To cope with these operational differences, AC and DC fuses have distinct physical designs.

• AC Fuses: They often utilize simpler arc - quenching mechanisms, relying on the natural zero - crossing of the AC current. Their arc chambers may be smaller or less complex compared to those of DC fuses.

• DC Fuses: DC fuses feature larger or specially designed arc chambers. They may also use materials that can withstand prolonged arcing. Some DC fuses even include magnetic elements to help “blow out” the arc more effectively.

4. Consequences of Using the Wrong Fuse

Using an AC fuse in a DC circuit or a DC fuse in an AC circuit can lead to serious problems:

• Safety Risks: A mismatched fuse may not be able to extinguish an arc properly. This can result in overheating, and in extreme cases, fires or explosions.

• Equipment Damage: If the fuse fails to interrupt the current in a timely manner, it can damage sensitive electronic devices or wiring in the circuit.

• System Reliability Issues: Incorrect fuses may either trip too frequently (nuisance tripping) or fail to trip when an overcurrent occurs. This compromises the overall protection of the electrical system.

5. Selecting the Appropriate Fuse

When choosing a fuse, the following steps should be followed:

1.Determine the Circuit Type: First, identify whether the circuit is AC or DC.

2.Check Ratings: Ensure that the fuse's voltage and current ratings match the requirements of the circuit. This includes accounting for any transient surges that may occur.

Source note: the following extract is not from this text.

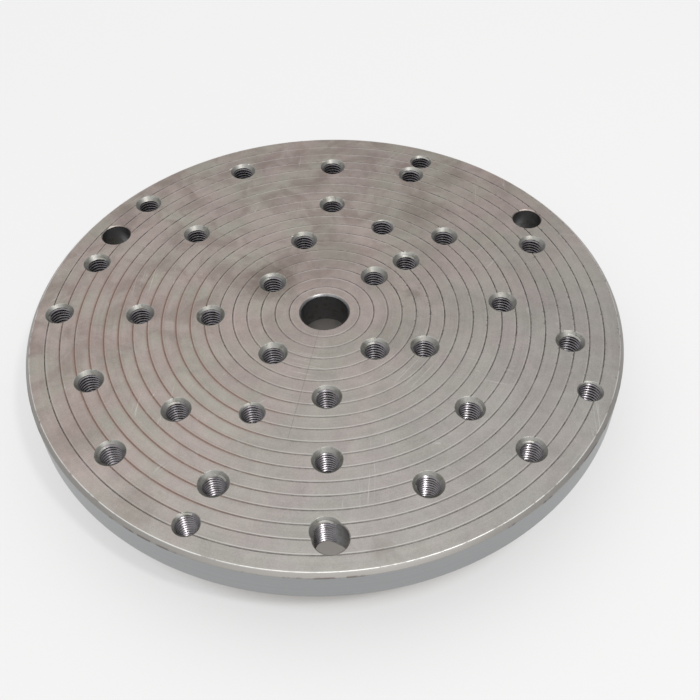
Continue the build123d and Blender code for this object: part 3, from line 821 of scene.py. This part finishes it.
class TABLE_OT_base(bpy.types.Operator):
    """Builds the low casting with its lugs, its lock boss and its machined seats"""

    bl_idname = "rotary_table.base"
    bl_label = "Base"

    def execute(self, context):
        base = context.scene.base_settings
        low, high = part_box("base")
        top = high[2] / MM
        seal_low, seal_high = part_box("dust_seal")
        seat = (seal_high[0] / MM - 4.0, seal_high[0] / MM + 0.02, seal_low[2] / MM)
        cast, machined = base.edge / MM, base.small_edge / MM
        outer, inner = 86.0, 74.6
        corners = [(44.0, 0, machined), (outer, 0, machined), (outer, top, cast), (seat[1], top, machined)]
        corners += [(seat[1], seat[2], 0.1), (seat[0], seat[2], 0.1)]
        corners += [(seat[0], top, machined), (inner, top, machined)]
        corners += [(inner, 5.0, 2.0), (55.5, 5.0, 2.0), (55.5, 15.0, machined), (39.4, 15.0, 0.2)]
        corners += [(39.4, 19.4, machined), (33.6, 19.4, machined), (33.6, 17.4, machined), (36.0, 17.4, 0.1)]
        corners += [(36.0, 2.0, machined), (44.0, 2.0, 0.1)]
        piece = gathered("cast_base", [lambda first: revolve(eased(corners), 360, (0.0, 0.0), first)])
        bolts = rings_at("base", 9.0)
        bolts = [ring for ring in bolts if ring[2] < 5]
        if len(bolts) != 3:
            raise RuntimeError("the base's bolt holes weren't found in the packed model")
        for x, y, _ in bolts:
            cut(piece, self.lug(x, y, 9.0, cast), "UNION")
        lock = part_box("lock_pad")
        angle = math.degrees(math.atan2(lock[0][1] + lock[1][1], lock[0][0] + lock[1][0]))
        level = (lock[0][2] + lock[1][2]) / 2 / MM
        boss = turned((0, 78, 0), (8.5, 78, 0), (8.5, outer + 6, cast), (0, outer + 6, 0))
        cut(piece, lying("boss", [boss], angle, level), "UNION")
        ends = ((0, 70, 0), (4.05, 70, 0), (4.05, outer + 5.3, 0), (5.0, outer + 6.2, 0), (0, outer + 6.2, 0))
        cut(piece, lying("lock_bore", [turned(*ends)], angle, level))
        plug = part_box("grease_plug")
        angle = math.degrees(math.atan2(plug[0][1] + plug[1][1], plug[0][0] + plug[1][0]))
        level = (plug[0][2] + plug[1][2]) / 2 / MM
        cut(piece, drilled("plug_seat", 5.02, outer - 0.6, outer + 3, angle, level))
        cut(piece, drilled("plug_bore", 3.02, 70, outer + 1, angle, level))
        holes = [drill_cut(x, y, size, -1, 10, 0.4, 9.0) for x, y, size in bolts]
        screws = [ring for ring in rings_at("base", 2.0) if ring[2] < 3]
        holes += [drill_cut(x, y, size, -1, 8.5) for x, y, size in screws]
        cut(piece, gathered("bolt_holes", holes))
        shade(piece)
        piece.data.materials.clear()
        piece.data.materials.append(painted_iron(base))
        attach(piece, "base")
        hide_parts("base")
        return {"FINISHED"}

    @staticmethod
    def lug(x, y, height, ease):
        """A tapering tongue out of the base's rim, rounded about its bolt."""
        reach, angle = math.hypot(x, y), math.atan2(y, x)
        tip, root, half = 8.0, 51.0, 17.0
        away = math.hypot(reach - root, half)
        lean = math.atan2(half, reach - root) - math.asin(tip / away)
        slope = math.pi / 2 - lean
        touch = Vector((reach + tip * math.cos(slope), tip * math.sin(slope)))
        inside = 79.0
        width = touch.y + (touch.x - inside) * math.tan(lean)
        outline = [(inside, -width)]
        outline += [(reach + tip * math.cos(a), tip * math.sin(a)) for a in np.linspace(-slope, slope, 40)]
        outline += [(inside, width)]
        layers = [(0.0, 0.0), (0.0, height - ease), (0.29 * ease, height - 0.29 * ease), (ease, height)]
        centre = Vector((reach - 6.0, 0.0))
        points, faces = [], []
        for inset, level in layers:
            for u, v in outline:
                shrink = Vector((u, v)) - centre
                shrink *= 1 - inset / max(shrink.length, 1.0)
                u, v = (centre + shrink) if u > inside else (u, v * (1 - inset / width))
                across = u * math.cos(angle) - v * math.sin(angle)
                points.append((across, u * math.sin(angle) + v * math.cos(angle), level))
        count = len(outline)
        for row in range(len(layers) - 1):
            for i in range(count):
                j = (i + 1) % count
                faces.append([row * count + i, row * count + j, (row + 1) * count + j, (row + 1) * count + i])
        faces.append(list(reversed(range(count))))
        faces.append([(len(layers) - 1) * count + i for i in range(count)])
        return linked("lug", mesh_in_mm("lug", points, faces))


class TABLE_OT_lock(bpy.types.Operator):
    """Builds the lock's threaded screw and its moulded knob"""

    bl_idname = "rotary_table.lock"
    bl_label = "Lock"

    def execute(self, context):
        base = context.scene.base_settings
        low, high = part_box("lock_screw")
        middle = (Vector(low) + Vector(high)) / 2 / MM
        angle = math.degrees(math.atan2(middle.y, middle.x))
        reach = math.hypot(middle.x, middle.y)
        radius = (high[2] - low[2]) / MM / 2
        spread = (high[0] - low[0]) / MM
        course = math.radians(angle)
        half = (spread - 2 * radius * abs(math.sin(course))) / abs(math.cos(course)) / 2
        start, end = reach - half, reach + half
        pitch = 1.25
        turns = math.ceil(2 * half / pitch) + 3
        screw = lying(
            "lock_screw_thread",
            [lambda first: tap((0.0, 0.0), start - 3, turns, radius - 0.7, radius - 0.02, pitch, 40, first)],
            angle,
            middle.z,
        )
        envelope = turned((0, start, 0), (radius, start, 0.8), (radius, end, 0.8), (0, end, 0))
        cut(screw, lying("envelope", [envelope], angle, middle.z), "INTERSECT")
        shade(screw)
        screw.data.materials.clear()
        screw.data.materials.append(turned_steel("screw_steel", (0.42, 0.42, 0.43), 0.3))
        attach(screw, "lock_handle")
        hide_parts("lock_screw")

        bush_low, bush_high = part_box("knob_bush")
        bush_radius = (bush_high[2] - bush_low[2]) / MM / 2
        outer = base.knob_radius / MM
        lean = math.radians(angle)
        face = (bush_high[0] / MM - bush_radius * abs(math.sin(lean))) / abs(math.cos(lean))
        length, pocket = 12.0, 9.0
        foot = face - pocket
        knob = lying("star_knob", [lambda first: self.star(outer, foot, length, first)], angle, middle.z)
        cut(knob, drilled("pocket", bush_radius + 0.02, foot - 1.0, face, angle, middle.z))
        shade(knob, 40.0)
        knob.data.materials.clear()
        knob.data.materials.append(dull("moulded_plastic", tuple(base.knob_colour), 0.44, 1.8, 0.03))
        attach(knob, "lock_handle")
        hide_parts("lock_knob")
        return {"FINISHED"}

    @staticmethod
    def star(outer, foot, length, first):
        """Points and faces of a six-lobed knob with rounded lobes, a crowned end and a cap set into it."""
        count, lobes, bite = 192, 6, 3.2
        turn = np.arange(count) * 2 * math.pi / count
        away = (turn + math.pi / lobes) % (2 * math.pi / lobes) - math.pi / lobes
        hollow = outer + bite / 2
        inside = np.maximum(bite**2 - (hollow * np.sin(away)) ** 2, 0.0)
        radius = np.where(inside > 0, np.minimum(outer, hollow * np.cos(away) - np.sqrt(inside)), outer)
        soft = sum(np.roll(radius, k) for k in range(-3, 4)) / 7
        body = ((0.0, 0.7), (0.25, 0.2), (0.8, 0.0), (length - 3.0, 0.0))
        body += ((length - 1.7, 0.3), (length - 0.8, 1.0), (length - 0.25, 2.1), (length, 3.6))
        cap = ((length, 5.3), (length - 0.35, 5.1), (length - 0.35, 4.8), (length - 0.05, 4.5))
        rings = [(height, soft - inset) for height, inset in body]
        rings += [(height, np.full(count, size)) for height, size in cap]
        points = [(0.0, 0.0, foot)]
        for height, size in rings:
            points += list(zip(size * np.cos(turn), size * np.sin(turn), np.full(count, foot + height)))
        points.append((0.0, 0.0, foot + length - 0.05))
        faces = []
        for i in range(count):
            j = (i + 1) % count
            faces.append([0, 1 + j, 1 + i])
            for row in range(len(rings) - 1):
                a, b = 1 + row * count, 1 + (row + 1) * count
                faces.append([a + i, a + j, b + j, b + i])
            last = 1 + (len(rings) - 1) * count
            faces.append([last + i, last + j, len(points) - 1])
        return points, [[first + v for v in face] for face in faces]


class TABLE_OT_underworks(bpy.types.Operator):
    """Gives the base, the bearings, the fixings and the lock their finishes"""

    bl_idname = "rotary_table.underworks"
    bl_label = "Base, bearings and lock"

    def execute(self, context):
        base = context.scene.base_settings
        finishes = {
            "turned": turned_steel("turned_steel", (0.50, 0.50, 0.505), 0.32),
            # the cover is dark so that the bore above it reads dark: painted shade
            "cover": turned_steel("cover_steel", (0.17, 0.17, 0.175), 0.42),
            "bright": turned_steel("bearing_steel", (0.66, 0.67, 0.69), 0.14, 6.0, 5.0),
            "black": dull("black_oxide", (0.045, 0.045, 0.05), 0.38, 2.5, 0.006, 0.7),
            "rubber": dull("nitrile_rubber", (0.028, 0.028, 0.030), 0.72, 3.0, 0.02),
            "fibre": dull("gasket_fibre", (0.24, 0.21, 0.16), 0.85, 1.6, 0.04),
            "brass": turned_steel("turned_brass", (0.66, 0.47, 0.20), 0.28, 4.0, 3.0),
        }
        worn = {
            "turned": ("hub", "needle_cage", "tab_washer", "cover_screws"),
            "cover": ("bottom_cover",),
            "bright": (
                "hub_dowels", "thrust_washer_upper", "thrust_washer_lower", "thrust_needles",
                "bearing_inner_race", "bearing_outer_race", "bearing_balls",
            ),
            "black": ("hub_screws", "ring_nut"),
            "rubber": ("bearing_seals", "dust_seal"),
            "fibre": ("cover_gasket",),
            "brass": ("ball_cage", "grease_plug", "lock_pad", "knob_bush"),
        }
        for finish, nodes in worn.items():
            for node in nodes:
                painted(node, finishes[finish])
        for hidden in ("table_plate", "base", "lock_screw", "lock_knob"):
            painted(hidden, finishes["turned"])
        return {"FINISHED"}


class TABLE_OT_stage(bpy.types.Operator):
    """Sets the camera, the floor and the lamps"""

    bl_idname = "rotary_table.stage"
    bl_label = "Stage"

    def execute(self, context):
        stage = context.scene.stage_settings
        scene = context.scene
        scene.view_settings.view_transform = "Standard"
        face = Vector((0.0, 0.0, TABLE_TOP * MM))

        camera = bpy.data.objects.new("camera", bpy.data.cameras.new("camera"))
        scene.collection.objects.link(camera)
        camera.data.lens = stage.lens
        camera.data.sensor_width = 36.0
        camera.data.clip_start, camera.data.clip_end = 0.01, 20.0
        place = face + Vector(stage.camera_place)
        aim = face + Vector(stage.camera_aim)
        look = (aim - place).to_track_quat("-Z", "Y").to_matrix().to_4x4()
        roll = Matrix.Rotation(stage.camera_roll, 4, "Z")
        camera.matrix_world = Matrix.Translation(place) @ look @ roll
        scene.camera = camera

        size = 3.0
        corners = [(-size, -size, 0), (size, -size, 0), (size, size, 0), (-size, size, 0)]
        mesh = bpy.data.meshes.new("floor")
        mesh.from_pydata(corners, [], [(0, 1, 2, 3)])
        floor = linked("floor", mesh)
        board = Board("pale_floor")
        # painted shadow: the floor's glow turns dim and tan in a disc under the plate
        lit = board.fade(board.vector("LENGTH", board.flat), 107.0, 118.0)
        pale = board.finish(
            Base_Color=tuple(stage.floor_colour),
            Roughness=0.9,
            Emission_Color=board.mix(lit, (0.40, 0.365, 0.33), (1.0, 1.0, 1.0)),
            Emission_Strength=stage.floor_glow,
        )
        floor.data.materials.append(pale)

        world = bpy.data.worlds.new("room")
        scene.world = world
        room = Board(world)
        across, ahead, height = [
            room.node("SeparateXYZ", {}, {0: room.node("TexCoord", output="Generated")}, axis)
            for axis in range(3)
        ]
        light = stage.room_light + room.fade(height, 0.5, 1.0) * stage.ceiling_light
        light = light + room.fade(ahead, -0.4, -0.9) * room.fade(height, 0.0, 0.3) * stage.front_light
        light = light + room.fade(across, 0.6, -0.6) * room.fade(height, 0.3, 0.6) * stage.left_light
        sky = room.node("Background", {}, {"Color": (1.0, 1.0, 1.0, 1.0), "Strength": light})
        room.node("OutputWorld", {}, {"Surface": sky}, None)

        self.lamp("key", (0.44, -0.64, 1.2), 0.12, stage.key_power, (1.0, 0.99, 0.98))
        return {"FINISHED"}

    @staticmethod
    def lamp(name, place, size, power, colour):
        lamp = bpy.data.lights.new(name, "AREA")
        lamp.shape = "DISK"
        lamp.size = size
        lamp.energy = power
        lamp.color = colour
        holder = bpy.data.objects.new(name, lamp)
        bpy.context.scene.collection.objects.link(holder)
        away = Vector(place)
        turn = away.to_track_quat("Z", "Y").to_matrix().to_4x4()
        holder.matrix_world = Matrix.Translation(away) @ turn


class TABLE_PT_sidebar(bpy.types.Panel):
    """Lists the steps that build the table"""

    bl_idname = "TABLE_PT_sidebar"
    bl_label = "Rotary table"
    bl_space_type = "VIEW_3D"
    bl_region_type = "UI"
    bl_category = "Rotary table"

    def draw(self, context):
        for operator in OPERATORS:
            self.layout.operator(operator.bl_idname)
        for name in GROUPS:
            settings = getattr(context.scene, name)
            box = self.layout.box()
            for key in settings.__annotations__:
                box.prop(settings, key)


OPERATORS = (TABLE_OT_plate, TABLE_OT_base, TABLE_OT_lock, TABLE_OT_underworks, TABLE_OT_stage)
GROUPS = {"plate_settings": PlateSettings, "base_settings": BaseSettings, "stage_settings": StageSettings}


def register():
    for kind in (*GROUPS.values(), *OPERATORS, TABLE_PT_sidebar):
        bpy.utils.register_class(kind)
    for name, group in GROUPS.items():
        setattr(bpy.types.Scene, name, bpy.props.PointerProperty(type=group))


def unregister():
    for name in GROUPS:
        delattr(bpy.types.Scene, name)
    for kind in reversed((*GROUPS.values(), *OPERATORS, TABLE_PT_sidebar)):
        bpy.utils.unregister_class(kind)


def main():
    register()
    bpy.ops.rotary_table.plate()
    bpy.ops.rotary_table.base()
    bpy.ops.rotary_table.lock()
    bpy.ops.rotary_table.underworks()
    bpy.ops.rotary_table.stage()


if __name__ == "__main__":
    main()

3.Consider the Load: For example, DC circuits with motors or other high - inrush loads may require fuses with specialized response characteristics.

In conclusion, AC and DC fuses are not the same. Their designs, operating principles, and safety mechanisms are tailored to the unique demands of alternating and direct current circuits. Understanding these differences is vital for protecting electrical systems, preventing hazards, and ensuring the reliable operation of electrical equipment. Whether you are dealing with household wiring (AC) or a battery - powered system (DC), always select the fuse that is designed for that specific type of circuit.